* BEGIN Record excerpts *
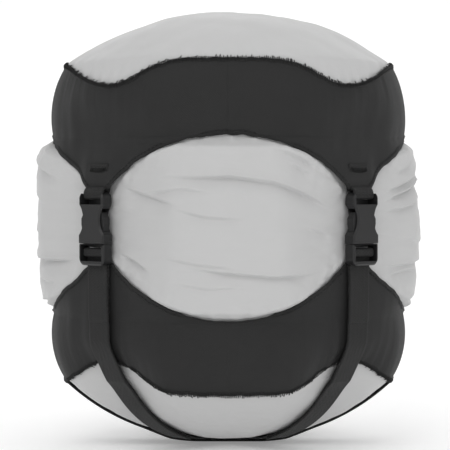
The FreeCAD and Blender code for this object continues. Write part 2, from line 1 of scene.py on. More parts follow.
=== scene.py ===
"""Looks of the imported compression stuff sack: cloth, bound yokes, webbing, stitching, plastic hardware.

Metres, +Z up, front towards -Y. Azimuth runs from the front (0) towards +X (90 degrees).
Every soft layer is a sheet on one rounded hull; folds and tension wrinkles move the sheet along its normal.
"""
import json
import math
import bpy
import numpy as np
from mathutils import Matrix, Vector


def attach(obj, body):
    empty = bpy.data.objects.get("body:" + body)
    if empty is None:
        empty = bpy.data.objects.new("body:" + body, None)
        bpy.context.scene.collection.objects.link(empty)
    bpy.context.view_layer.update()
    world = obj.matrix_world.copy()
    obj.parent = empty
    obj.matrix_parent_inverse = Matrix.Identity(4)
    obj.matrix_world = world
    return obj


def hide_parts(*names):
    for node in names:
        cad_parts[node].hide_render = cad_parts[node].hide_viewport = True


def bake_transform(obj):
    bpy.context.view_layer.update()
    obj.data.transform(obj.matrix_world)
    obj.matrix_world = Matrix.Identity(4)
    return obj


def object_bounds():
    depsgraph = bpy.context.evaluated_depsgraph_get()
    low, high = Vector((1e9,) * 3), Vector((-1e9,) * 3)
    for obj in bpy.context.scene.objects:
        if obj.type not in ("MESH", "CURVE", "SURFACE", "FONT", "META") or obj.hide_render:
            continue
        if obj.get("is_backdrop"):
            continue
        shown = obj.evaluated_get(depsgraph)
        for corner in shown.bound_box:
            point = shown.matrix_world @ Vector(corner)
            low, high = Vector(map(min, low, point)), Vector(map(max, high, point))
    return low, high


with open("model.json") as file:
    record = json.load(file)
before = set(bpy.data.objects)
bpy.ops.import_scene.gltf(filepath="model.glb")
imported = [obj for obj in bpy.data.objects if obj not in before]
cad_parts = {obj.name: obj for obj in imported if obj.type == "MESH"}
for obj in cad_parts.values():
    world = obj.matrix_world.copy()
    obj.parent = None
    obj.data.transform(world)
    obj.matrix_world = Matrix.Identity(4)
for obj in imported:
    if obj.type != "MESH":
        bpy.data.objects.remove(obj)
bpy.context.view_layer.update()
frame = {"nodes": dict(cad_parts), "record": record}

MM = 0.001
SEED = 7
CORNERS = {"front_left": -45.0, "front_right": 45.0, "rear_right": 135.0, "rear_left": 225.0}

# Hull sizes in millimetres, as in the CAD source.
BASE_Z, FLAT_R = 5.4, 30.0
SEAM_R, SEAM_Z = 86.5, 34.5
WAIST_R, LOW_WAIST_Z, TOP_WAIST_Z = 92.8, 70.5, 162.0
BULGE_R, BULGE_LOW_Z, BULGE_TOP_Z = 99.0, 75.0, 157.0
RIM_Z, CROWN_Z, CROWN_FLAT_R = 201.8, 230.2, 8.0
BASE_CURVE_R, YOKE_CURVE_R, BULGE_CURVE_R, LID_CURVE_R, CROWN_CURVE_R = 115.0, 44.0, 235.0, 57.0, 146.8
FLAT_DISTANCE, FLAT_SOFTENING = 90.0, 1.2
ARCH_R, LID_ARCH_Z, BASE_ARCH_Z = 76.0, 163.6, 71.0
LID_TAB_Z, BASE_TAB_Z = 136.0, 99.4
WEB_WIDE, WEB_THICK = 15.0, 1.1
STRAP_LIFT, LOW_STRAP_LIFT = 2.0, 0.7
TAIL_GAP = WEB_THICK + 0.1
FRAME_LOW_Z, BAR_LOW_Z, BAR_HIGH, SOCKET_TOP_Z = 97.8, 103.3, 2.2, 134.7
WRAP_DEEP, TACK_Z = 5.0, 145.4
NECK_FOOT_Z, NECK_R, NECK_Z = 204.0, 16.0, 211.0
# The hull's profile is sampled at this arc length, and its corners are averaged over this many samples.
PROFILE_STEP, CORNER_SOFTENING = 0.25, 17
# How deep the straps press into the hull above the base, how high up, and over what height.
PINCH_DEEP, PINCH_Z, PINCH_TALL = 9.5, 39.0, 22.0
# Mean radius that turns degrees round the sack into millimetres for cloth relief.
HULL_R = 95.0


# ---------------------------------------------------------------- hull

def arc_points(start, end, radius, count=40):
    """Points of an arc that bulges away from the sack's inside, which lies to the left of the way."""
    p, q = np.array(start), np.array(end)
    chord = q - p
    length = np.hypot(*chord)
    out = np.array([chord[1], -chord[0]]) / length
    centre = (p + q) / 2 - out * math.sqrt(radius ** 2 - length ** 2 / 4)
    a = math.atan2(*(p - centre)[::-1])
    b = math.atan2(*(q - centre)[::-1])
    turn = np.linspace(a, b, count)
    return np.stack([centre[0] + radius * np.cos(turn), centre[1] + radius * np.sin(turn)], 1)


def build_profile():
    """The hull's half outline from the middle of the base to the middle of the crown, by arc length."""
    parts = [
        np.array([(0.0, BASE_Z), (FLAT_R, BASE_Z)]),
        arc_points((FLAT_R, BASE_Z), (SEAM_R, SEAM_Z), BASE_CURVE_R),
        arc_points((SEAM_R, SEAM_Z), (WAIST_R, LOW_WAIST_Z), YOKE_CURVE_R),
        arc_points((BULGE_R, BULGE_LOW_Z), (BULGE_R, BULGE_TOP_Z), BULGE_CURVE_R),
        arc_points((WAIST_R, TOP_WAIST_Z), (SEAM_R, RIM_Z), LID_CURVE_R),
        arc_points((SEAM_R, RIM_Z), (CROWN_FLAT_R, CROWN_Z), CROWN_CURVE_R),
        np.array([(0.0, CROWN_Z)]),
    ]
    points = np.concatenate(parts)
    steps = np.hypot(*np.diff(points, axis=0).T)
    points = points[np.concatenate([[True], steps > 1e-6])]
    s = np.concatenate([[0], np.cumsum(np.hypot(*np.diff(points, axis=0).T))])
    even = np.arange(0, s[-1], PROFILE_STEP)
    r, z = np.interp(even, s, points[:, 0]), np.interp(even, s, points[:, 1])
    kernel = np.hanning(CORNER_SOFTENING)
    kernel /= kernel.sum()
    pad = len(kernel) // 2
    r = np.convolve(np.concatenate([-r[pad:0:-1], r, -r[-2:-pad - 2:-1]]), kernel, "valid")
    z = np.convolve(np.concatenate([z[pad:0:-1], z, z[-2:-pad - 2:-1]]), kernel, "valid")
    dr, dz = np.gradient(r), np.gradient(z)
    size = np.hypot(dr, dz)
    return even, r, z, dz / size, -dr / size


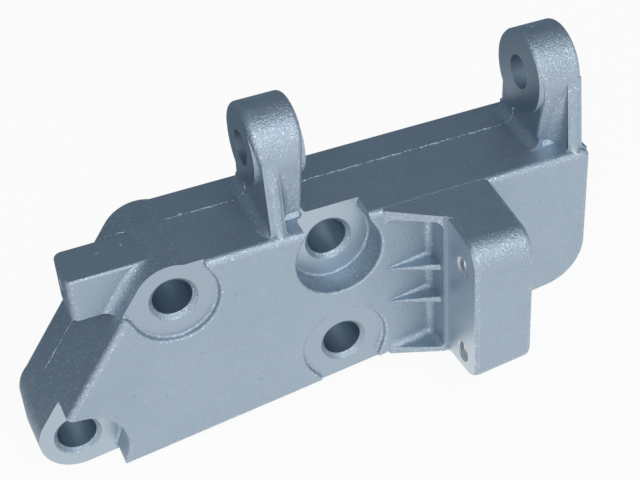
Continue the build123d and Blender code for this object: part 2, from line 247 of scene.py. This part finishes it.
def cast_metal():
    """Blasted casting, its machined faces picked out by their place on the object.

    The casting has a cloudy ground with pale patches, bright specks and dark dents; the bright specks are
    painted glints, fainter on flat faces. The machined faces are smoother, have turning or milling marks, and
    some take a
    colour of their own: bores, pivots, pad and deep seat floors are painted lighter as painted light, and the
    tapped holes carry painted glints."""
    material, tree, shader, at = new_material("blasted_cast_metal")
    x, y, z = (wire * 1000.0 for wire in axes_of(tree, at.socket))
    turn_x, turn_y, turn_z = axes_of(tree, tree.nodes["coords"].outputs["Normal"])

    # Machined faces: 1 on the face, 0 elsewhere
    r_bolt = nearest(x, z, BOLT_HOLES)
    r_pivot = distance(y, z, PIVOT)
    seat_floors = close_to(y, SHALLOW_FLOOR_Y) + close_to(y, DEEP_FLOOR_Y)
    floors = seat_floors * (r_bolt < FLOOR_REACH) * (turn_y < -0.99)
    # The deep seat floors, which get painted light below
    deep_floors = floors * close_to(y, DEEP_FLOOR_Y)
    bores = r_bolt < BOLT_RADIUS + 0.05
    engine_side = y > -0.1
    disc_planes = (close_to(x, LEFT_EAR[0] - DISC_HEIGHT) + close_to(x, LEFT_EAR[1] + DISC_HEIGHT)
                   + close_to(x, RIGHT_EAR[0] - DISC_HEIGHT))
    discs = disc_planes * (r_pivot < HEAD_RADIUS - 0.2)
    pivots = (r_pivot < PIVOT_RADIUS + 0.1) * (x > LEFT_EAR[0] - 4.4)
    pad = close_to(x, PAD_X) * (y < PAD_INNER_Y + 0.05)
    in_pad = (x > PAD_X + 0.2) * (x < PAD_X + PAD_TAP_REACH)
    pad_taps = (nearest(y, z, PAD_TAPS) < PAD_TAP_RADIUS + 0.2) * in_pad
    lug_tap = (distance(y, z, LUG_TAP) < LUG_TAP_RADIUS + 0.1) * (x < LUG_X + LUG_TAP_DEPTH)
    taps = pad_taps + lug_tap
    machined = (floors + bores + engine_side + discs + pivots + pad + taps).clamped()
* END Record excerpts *
_Exercise prompt_:
Above are the records. Print exactly, and only, the lines from the line with "Continue the build123d" to the line with "on the object.", both inclusive.

_Result_:
Continue the build123d and Blender code for this object: part 2, from line 247 of scene.py. This part finishes it.
def cast_metal():
    """Blasted casting, its machined faces picked out by their place on the object.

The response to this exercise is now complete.